[DIRECTION]:
Please give the data below again in full, exactly as it stands.

[DATA]:
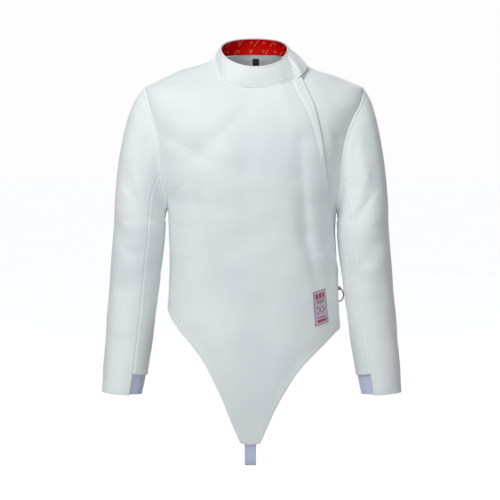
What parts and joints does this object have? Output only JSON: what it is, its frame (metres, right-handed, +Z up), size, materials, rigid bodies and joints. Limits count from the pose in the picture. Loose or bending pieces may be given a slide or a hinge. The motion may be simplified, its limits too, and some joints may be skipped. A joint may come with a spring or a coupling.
{
  "type": "fencing jacket",
  "caption": "Right-handed fencing jacket with a wrap-over front, stand collar, long sleeves, pointed tail with a strap between the legs and a zip at the hip with a swinging ring.",
  "frame": {"origin": "base of the neck, between the shoulders that carry the jacket", "axes": "+Z up, +X to the wearer's left, and the wearer faces -Y"},
  "size_m": [0.6252, 0.2351, 0.8866],
  "materials": {
    "shell": "white tight weave",
    "lining": "dark red printed lining",
    "elastic": "ribbed elastic webbing",
    "label": "woven label",
    "tab": "black woven tab",
    "tape": "woven zip tape",
    "metal": "dark nickel"
  },
  "bodies": {
    "jacket": {"front_panel": "shell", "left_front_panel": "shell", "back_panel": "shell", "collar": "shell", "collar_lining": "lining", "upper_sleeve_right": "shell", "under_sleeve_right": "shell", "cuff_elastic_right": "elastic", "upper_sleeve_left": "shell", "under_sleeve_left": "shell", "cuff_elastic_left": "elastic", "crotch_strap": "elastic", "hip_label": "label", "neck_label": "label", "size_tab": "tab", "zip_tape": "tape", "zip_slider": "metal"},
    "ring": {"pull_ring": "metal"}
  },
  "joints": [
    {"name": "ring_swing", "type": "hinge", "parent": "jacket", "child": "ring", "pos_m": [0.17931, 0.02572, -0.46493], "axis": [0.6428, -0.766, 0], "range_deg": [0, 95]}
  ]
}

[TASK ANSWER]:
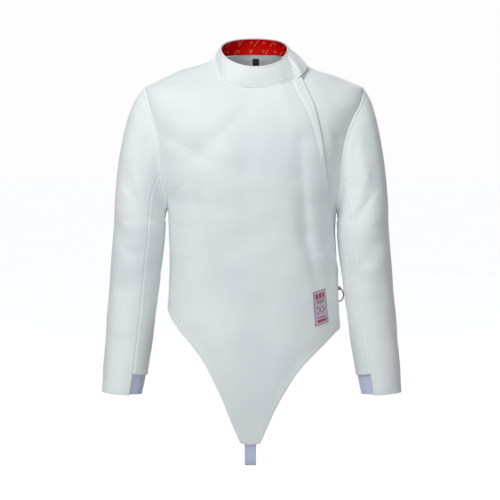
What parts and joints does this object have? Output only JSON: what it is, its frame (metres, right-handed, +Z up), size, materials, rigid bodies and joints. Limits count from the pose in the picture. Loose or bending pieces may be given a slide or a hinge. The motion may be simplified, its limits too, and some joints may be skipped. A joint may come with a spring or a coupling.
{
  "type": "fencing jacket",
  "caption": "Right-handed fencing jacket with a wrap-over front, stand collar, long sleeves, pointed tail with a strap between the legs and a zip at the hip with a swinging ring.",
  "frame": {"origin": "base of the neck, between the shoulders that carry the jacket", "axes": "+Z up, +X to the wearer's left, and the wearer faces -Y"},
  "size_m": [0.6252, 0.2351, 0.8866],
  "materials": {
    "shell": "white tight weave",
    "lining": "dark red printed lining",
    "elastic": "ribbed elastic webbing",
    "label": "woven label",
    "tab": "black woven tab",
    "tape": "woven zip tape",
    "metal": "dark nickel"
  },
  "bodies": {
    "jacket": {"front_panel": "shell", "left_front_panel": "shell", "back_panel": "shell", "collar": "shell", "collar_lining": "lining", "upper_sleeve_right": "shell", "under_sleeve_right": "shell", "cuff_elastic_right": "elastic", "upper_sleeve_left": "shell", "under_sleeve_left": "shell", "cuff_elastic_left": "elastic", "crotch_strap": "elastic", "hip_label": "label", "neck_label": "label", "size_tab": "tab", "zip_tape": "tape", "zip_slider": "metal"},
    "ring": {"pull_ring": "metal"}
  },
  "joints": [
    {"name": "ring_swing", "type": "hinge", "parent": "jacket", "child": "ring", "pos_m": [0.17931, 0.02572, -0.46493], "axis": [0.6428, -0.766, 0], "range_deg": [0, 95]}
  ]
}